The immediate implication of this work is that we can use ordinary buzzer piezo plate for underwater navigation (at least for a short range of about 2 m or less, we used maximum of 0.6 m in this work) by transmitting at a selected higher frequency. In selecting a higher frequency above audio, we can take the advantage of the knowledge that 40 kHz to 60 kHz test input signal can work as earlier explained and combine that knowledge with the fact that there is a harmonic nearby, that is, 42.5 kHz which we can tune into and an antiresonance frequency nearby such as 57.5 kHz which will give a much lowered output and should not be used.
As shown in this paper, this common buzzer worked well as an underwater transmitter-cum-receiver at audible range of 0–22 kHz which implies that a short range-low-power underwater navigation device can be realized using buzzer plates.
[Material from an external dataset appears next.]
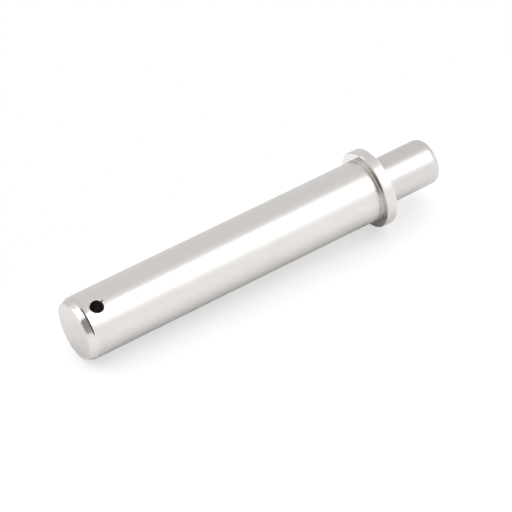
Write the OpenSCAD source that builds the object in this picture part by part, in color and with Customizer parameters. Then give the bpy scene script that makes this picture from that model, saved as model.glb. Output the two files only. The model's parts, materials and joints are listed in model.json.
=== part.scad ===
// Turned retaining pin of stainless steel.
// A plain shank has a lead chamfer and a cross hole for a split pin at one end. A collar at the
// other end stops it in its seat, and a smaller spigot with a rounded end stands beyond the collar.
// The pin stands on its chamfered end: that flat face is z = 0, and +Z runs along the axis.
// The cross hole runs along Y. All sizes are in millimetres.

/* [Shank] */
// Diameter of the shank
shank_d = 10; // [7:0.1:16]
// Length from the flat end to the collar's seating face
shank_l = 52.2; // [20:0.1:120]
// Length of the lead chamfer along the axis
lead_l = 1.1; // [0.4:0.1:2.5]
// Angle between the lead chamfer and the axis
lead_angle = 25; // [15:1:45]
// Fillet that the tool leaves between the shank and the collar
shank_root_r = 0.1; // [0.05:0.05:0.5]

/* [Cross hole] */
// Bore of the cross hole
cross_hole_d = 2.1; // [1:0.1:3.5]
// Plain band between the lead chamfer and the nearest edge of the hole
cross_hole_land = 1.2; // [0.3:0.05:6]
// Width of the bevel where the edge of each mouth is narrowest
mouth_break = 0.06; // [0.03:0.01:0.3]

/* [Collar] */
// Outer diameter of the collar
collar_d = 12.6; // [9:0.1:24]
// Thickness of the collar along the axis
collar_t = 1.8; // [1:0.1:6]
// Bevel on the two outer edges of the collar
collar_break = 0.15; // [0.05:0.05:0.4]

/* [Spigot] */
// Diameter of the spigot
spigot_d = 7.4; // [4:0.1:14]
// Length of the spigot beyond the collar
spigot_l = 10.5; // [4:0.5:30]
// Radius that rounds the edge of the spigot's end
spigot_end_r = 1.3; // [0.3:0.1:1.8]
// Fillet that the tool leaves between the spigot and the collar
spigot_root_r = 0.2; // [0.05:0.05:0.5]

/* [Hidden] */

$fn = 96;
// How far a cutter reaches past the surface that it cuts
overrun = 1;

shank_r = shank_d / 2;
lead_end_r = shank_r - lead_l * tan(lead_angle);
cross_hole_r = cross_hole_d / 2;
cross_hole_z = lead_l + cross_hole_land + cross_hole_r;
// The mouths are saddles: this is how far their lowest point lies from the pin's axis
mouth_low = sqrt(pow(shank_r, 2) - pow(cross_hole_r, 2));
collar_r = collar_d / 2;
collar_back_z = shank_l + collar_t;
spigot_r = spigot_d / 2;

// Half section of a bar's foot, where a fillet leads from the bar to the collar's face
module root_section(bar_r, root_r) {
    difference() {
        square([bar_r + root_r, root_r]);
        translate([bar_r + root_r, root_r])
            circle(r = root_r);
    }
}

// Round bar with its lead chamfer, and the fillet at the collar
module shank() {
    cylinder(h = lead_l, r1 = lead_end_r, r2 = shank_r);
    translate([0, 0, lead_l])
        cylinder(h = shank_l - lead_l, r = shank_r);
    translate([0, 0, shank_l])
        mirror([0, 0, 1])
            rotate_extrude()
                root_section(shank_r, shank_root_r);
}

// Collar with its two outer edges bevelled
module collar() {
    translate([0, 0, shank_l]) {
        cylinder(h = collar_break, r1 = collar_r - collar_break, r2 = collar_r);
        translate([0, 0, collar_break])
            cylinder(h = collar_t - 2 * collar_break, r = collar_r);
        translate([0, 0, collar_t - collar_break])
            cylinder(h = collar_break, r1 = collar_r, r2 = collar_r - collar_break);
    }
}

// Half section of the spigot: a rounded outer corner at its end and a fillet at its root
module spigot_section() {
    square([spigot_r, spigot_l - spigot_end_r]);
    square([spigot_r - spigot_end_r, spigot_l]);
    intersection() {
        translate([spigot_r - spigot_end_r, spigot_l - spigot_end_r])
            circle(r = spigot_end_r);
        square([spigot_r, spigot_l]);
    }
    root_section(spigot_r, spigot_root_r);
}

module spigot() {
    translate([0, 0, collar_back_z])
        rotate_extrude()
            spigot_section();
}

// Drill through the shank, with a countersink that breaks the edge of each mouth
module cross_hole() {
    sink_h = shank_r - mouth_low + mouth_break + overrun;
    translate([0, 0, cross_hole_z])
        rotate([90, 0, 0]) {
            cylinder(h = shank_d + 2 * overrun, r = cross_hole_r, center = true);
            for (side = [0, 1])
                mirror([0, 0, side])
                    translate([0, 0, mouth_low - mouth_break])
                        cylinder(h = sink_h, r1 = cross_hole_r, r2 = cross_hole_r + sink_h);
        }
}

module pin() {
    color("silver")
        difference() {
            union() {
                shank();
                collar();
                spigot();
            }
            cross_hole();
        }
}

pin();
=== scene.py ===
# %% [markdown]
# # A turned steel retaining pin
# The real pin is turned from one stainless bar on a lathe, drilled across near one end and deburred.
# The lathe turns one outline round one axis, so this script does the same: it draws half of the pin's
# outline, and a Geometry Nodes tree turns it round and drills it. Modelling from a cylinder with
# bevels would also do, but then each step would have to be lined up with the next by hand.
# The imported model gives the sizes, in metres. Nothing here moves or resizes it.

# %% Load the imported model
import json
import math

import bpy
from mathutils import Matrix, Vector


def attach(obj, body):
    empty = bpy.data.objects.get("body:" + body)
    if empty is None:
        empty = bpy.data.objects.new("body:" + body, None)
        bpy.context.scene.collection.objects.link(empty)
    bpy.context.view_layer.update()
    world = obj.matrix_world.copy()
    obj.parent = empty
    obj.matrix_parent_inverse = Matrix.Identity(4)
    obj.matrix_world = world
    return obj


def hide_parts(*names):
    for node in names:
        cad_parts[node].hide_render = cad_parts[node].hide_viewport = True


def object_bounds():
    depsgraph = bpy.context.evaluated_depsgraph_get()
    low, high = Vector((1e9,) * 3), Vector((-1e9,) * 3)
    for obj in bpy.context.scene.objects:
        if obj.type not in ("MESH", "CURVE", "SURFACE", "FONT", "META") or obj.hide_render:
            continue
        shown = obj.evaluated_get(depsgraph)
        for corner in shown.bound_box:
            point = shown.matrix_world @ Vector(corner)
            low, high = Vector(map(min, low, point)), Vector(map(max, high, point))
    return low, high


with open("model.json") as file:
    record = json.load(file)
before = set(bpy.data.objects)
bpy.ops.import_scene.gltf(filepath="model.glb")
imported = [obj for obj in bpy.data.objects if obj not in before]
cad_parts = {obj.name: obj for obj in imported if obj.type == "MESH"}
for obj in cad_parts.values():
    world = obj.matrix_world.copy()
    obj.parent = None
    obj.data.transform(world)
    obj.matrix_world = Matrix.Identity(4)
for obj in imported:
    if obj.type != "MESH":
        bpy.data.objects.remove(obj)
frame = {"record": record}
cad_low, cad_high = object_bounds()
print("packed model spans", [round(1000 * (h - l), 2) for l, h in zip(cad_low, cad_high)], "mm")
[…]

A carefully selected resonance frequency can be used with a matching receiver piezo plate that is tuned to its resonant frequency for reflective sonar sensing.
For the robotic fish we developed, short-range communication is desired. For example, when investigating cluttered environment such as underwater crevices, short range and reliable ultrasonic sensor will work well and especially if the water is mucky.
The authors want to recommend that a realistic sonar-based navigation, object detection, and avoidance using this type of piezo plate described in this work should be developed and tested using higher frequencies (above 22 kHz) that are resonance. Though not discussed in this work, the issue of side lobe transmission and wave guide or signal concentrator needs to be investigated for low-power small-scale underwater robots based on the buzzer piezo crystal plate.